As an analogy, consider the constellations we see in the sky. When we perceive the Big Dipper, we perceive real features: the stars comprising the Big Dipper are real and the pattern among the stars is real in the sense that the stars are really positioned in the universe such that they form a certain geometric pattern when viewed from earth. But stellar constellations, contrary to the beliefs held in many traditional cultures, are not interesting scientific entities. The Big Dipper does not explain the presence of the stars or the pattern among those stars. Constellations are not part of the causal story of astronomy. There is no use in asking for an astronomical account of why the Big Dipper exists or why it is structured the way it is. Astronomy long ago abandoned questions such as: What is a constellation? How many constellations are there? What are they? How were they generated? How does one constellation differ from another? What are their effects/functions?  ([1] p. 1276)

There is a difference between scientific entities and how the layperson calls things. If ‘fear’ and ’emotion’ are not useful for science, they should be discarded as scientific terms. Emotions do not really exist [2], and we are actually investigating something else (I call them ‘affective processes’, but more about that in some other post). A similar idea has been repeated by many scholars (e.g. Lisa Barrett [2], but also non-constructionists, like neuroscientist Joseph LeDoux [3] who is sometimes considered as a basic emotion theorist, and philosopher Peter Zachar [4]), and some emotions researchers have been trying to seriously fight for the idea that we should not call the whatever-we-are-studying ’emotions’. I agreed, until the seminar.

It was actually one of the “there are no emotions” -arguments that changed my mind. They were arguing that instead of emotions, we are actually studying the components themselves – the psychophysiological signals, the behavioral tendencies etc. – and how they relate to each other. True, but this seems unnecessarily cumbersome. For a researcher studying, for example, the link between emotions and moral judgment [5], it is not all psychophysiological signals and behavioral tendencies that are relevant, but only those that are related to emotion. Clearly there is some kind of clustering in what kind of psychophysiological signals and behavioral tendencies are considered emotional [6] – even if ’emotion’, in a strict sense, does not exist. In this, emotions are more like berries than constellations: for instance, culturally, strawberries are considered as berries so an abstraction that it is a berry is more useful for studying how, say, people use them in recipes.
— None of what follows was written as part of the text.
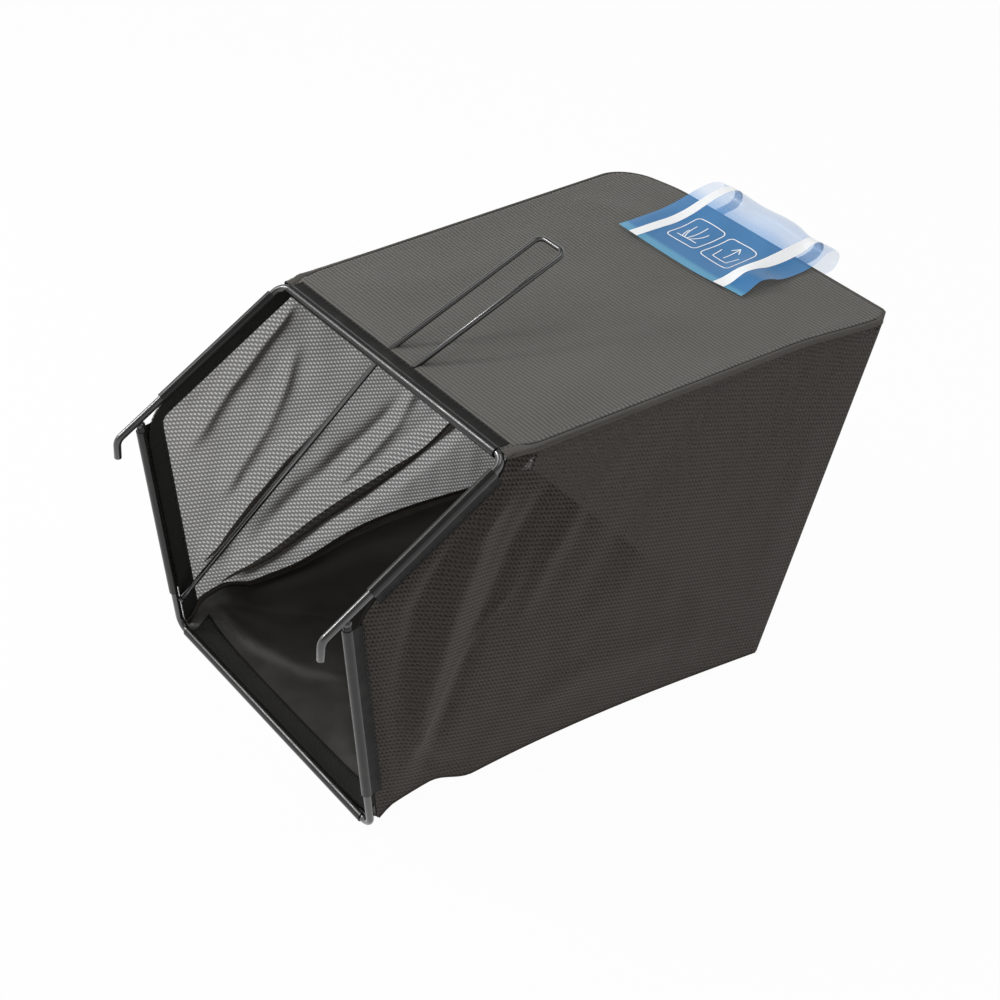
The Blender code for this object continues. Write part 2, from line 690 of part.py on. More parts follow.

This is what I understood – and it seems so obvious in hindsight, that I’m sure that most non-emotion researchers reading this will roll their eyes and say “are they this distanced from the reality?”, but while this is not exactly a groundbreaking philosophical invention, it is important to understand it intuitively. So, as the saying goes:

All models are wrong, but some are useful. (attributed to George Box)
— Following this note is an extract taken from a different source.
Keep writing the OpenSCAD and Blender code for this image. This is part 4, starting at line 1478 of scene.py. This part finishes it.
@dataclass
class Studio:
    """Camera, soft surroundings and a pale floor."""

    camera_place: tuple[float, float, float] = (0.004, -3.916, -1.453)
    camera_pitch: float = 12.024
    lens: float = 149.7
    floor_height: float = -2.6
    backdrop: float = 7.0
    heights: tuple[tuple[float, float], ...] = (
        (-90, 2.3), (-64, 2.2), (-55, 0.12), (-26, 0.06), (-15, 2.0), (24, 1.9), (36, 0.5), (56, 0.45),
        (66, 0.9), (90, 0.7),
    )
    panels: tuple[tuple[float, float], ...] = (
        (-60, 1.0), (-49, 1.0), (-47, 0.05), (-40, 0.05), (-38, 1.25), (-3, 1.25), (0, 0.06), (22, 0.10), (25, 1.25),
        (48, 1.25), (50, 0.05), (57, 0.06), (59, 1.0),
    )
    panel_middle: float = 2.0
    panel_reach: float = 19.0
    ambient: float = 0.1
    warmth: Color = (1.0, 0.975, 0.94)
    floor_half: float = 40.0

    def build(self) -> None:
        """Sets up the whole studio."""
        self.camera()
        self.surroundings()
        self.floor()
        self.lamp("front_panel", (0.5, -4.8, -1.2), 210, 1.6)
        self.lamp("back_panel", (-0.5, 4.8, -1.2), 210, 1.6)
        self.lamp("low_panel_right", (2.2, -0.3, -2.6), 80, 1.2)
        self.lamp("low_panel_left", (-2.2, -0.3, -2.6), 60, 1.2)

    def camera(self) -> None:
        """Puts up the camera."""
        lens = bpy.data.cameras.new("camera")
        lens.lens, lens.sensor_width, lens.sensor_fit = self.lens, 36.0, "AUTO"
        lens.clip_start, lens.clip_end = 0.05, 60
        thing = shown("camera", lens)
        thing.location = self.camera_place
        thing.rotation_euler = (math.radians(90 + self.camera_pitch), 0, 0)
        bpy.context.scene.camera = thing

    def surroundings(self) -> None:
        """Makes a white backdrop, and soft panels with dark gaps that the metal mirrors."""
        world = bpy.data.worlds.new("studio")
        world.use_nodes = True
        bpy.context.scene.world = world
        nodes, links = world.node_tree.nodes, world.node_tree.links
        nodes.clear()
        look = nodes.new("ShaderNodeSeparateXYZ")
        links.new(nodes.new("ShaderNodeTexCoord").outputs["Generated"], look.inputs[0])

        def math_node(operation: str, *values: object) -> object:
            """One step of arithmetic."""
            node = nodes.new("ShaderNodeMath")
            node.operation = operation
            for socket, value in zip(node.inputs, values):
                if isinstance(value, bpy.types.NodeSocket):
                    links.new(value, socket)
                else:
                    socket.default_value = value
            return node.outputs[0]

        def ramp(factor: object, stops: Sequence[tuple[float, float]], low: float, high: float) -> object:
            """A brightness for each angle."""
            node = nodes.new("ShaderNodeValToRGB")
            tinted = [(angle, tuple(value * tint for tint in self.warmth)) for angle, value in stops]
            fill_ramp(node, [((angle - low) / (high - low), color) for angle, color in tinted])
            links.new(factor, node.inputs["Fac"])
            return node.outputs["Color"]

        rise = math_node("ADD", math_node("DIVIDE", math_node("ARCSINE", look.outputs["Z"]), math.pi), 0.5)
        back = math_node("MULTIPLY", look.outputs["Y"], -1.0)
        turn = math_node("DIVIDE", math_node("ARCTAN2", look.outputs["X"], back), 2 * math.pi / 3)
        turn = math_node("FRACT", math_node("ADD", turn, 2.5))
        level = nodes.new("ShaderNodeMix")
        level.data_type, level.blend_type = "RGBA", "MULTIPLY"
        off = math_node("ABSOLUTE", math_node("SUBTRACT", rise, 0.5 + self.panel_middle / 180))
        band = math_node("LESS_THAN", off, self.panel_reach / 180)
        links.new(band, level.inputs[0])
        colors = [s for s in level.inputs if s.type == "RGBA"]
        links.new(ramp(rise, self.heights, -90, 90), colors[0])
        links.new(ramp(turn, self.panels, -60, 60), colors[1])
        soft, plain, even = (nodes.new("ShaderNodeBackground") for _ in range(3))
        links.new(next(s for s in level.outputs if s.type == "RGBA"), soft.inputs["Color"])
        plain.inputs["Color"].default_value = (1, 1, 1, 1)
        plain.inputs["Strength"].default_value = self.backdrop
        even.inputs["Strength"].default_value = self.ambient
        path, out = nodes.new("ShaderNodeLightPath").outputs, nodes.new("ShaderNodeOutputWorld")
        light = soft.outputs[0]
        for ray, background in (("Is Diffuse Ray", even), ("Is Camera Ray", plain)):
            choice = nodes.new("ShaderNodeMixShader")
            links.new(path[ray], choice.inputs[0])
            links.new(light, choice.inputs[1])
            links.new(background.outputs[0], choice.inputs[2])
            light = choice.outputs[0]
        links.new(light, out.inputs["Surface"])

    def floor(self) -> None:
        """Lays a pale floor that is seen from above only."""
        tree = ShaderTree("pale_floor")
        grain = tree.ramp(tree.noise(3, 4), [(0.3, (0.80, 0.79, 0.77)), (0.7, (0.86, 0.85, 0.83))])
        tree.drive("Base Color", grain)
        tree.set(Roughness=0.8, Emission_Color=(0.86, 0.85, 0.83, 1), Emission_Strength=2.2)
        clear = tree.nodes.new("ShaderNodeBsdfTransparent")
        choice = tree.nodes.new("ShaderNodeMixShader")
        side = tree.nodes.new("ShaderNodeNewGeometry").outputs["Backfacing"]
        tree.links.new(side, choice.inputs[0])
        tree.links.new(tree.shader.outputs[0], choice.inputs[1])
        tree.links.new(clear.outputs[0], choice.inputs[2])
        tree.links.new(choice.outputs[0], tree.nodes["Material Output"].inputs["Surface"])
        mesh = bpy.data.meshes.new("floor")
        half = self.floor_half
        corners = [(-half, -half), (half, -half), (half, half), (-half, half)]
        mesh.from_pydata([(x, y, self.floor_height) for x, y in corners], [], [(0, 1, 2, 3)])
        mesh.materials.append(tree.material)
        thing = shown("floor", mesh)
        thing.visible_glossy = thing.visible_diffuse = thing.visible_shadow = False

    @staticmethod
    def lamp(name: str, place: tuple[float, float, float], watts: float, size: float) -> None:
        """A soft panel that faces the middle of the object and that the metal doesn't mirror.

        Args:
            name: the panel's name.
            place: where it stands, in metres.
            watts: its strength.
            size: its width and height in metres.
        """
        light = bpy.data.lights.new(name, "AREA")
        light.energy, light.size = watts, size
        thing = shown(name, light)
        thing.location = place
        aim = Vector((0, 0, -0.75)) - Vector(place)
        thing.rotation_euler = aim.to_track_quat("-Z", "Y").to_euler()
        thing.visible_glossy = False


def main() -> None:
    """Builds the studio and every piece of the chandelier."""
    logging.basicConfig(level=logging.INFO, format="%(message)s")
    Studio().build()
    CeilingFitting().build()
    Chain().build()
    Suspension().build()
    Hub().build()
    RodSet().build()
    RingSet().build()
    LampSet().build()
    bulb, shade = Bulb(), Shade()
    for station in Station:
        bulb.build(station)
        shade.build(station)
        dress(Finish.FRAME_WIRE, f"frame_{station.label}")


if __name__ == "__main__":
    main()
The addition should be: useful for certain purposes. Of course emotions don’t exist, strictly speaking, but neither do memories, or attitudes, or attention, or any mental phenomena (or ‘behavioral tendencies’ or ‘psychophysiological responses’ for that matter) – they are all pragmatic categorizations that get too fuzzy on a more precise level. The “emotions don’t exist” crowd is correct, but don’t help, because they miss the larger point that ’emotion’ might still be scientifically useful for certain purposes, for investigations on certain level. And while their message is probably mostly correct – that in most cases where ’emotion’ is used, it probably would make more sense to talk about the components – the broader message should not be “emotions don’t exist”, but “make sure that the abstraction you are using is actually useful on your level of scrutiny”.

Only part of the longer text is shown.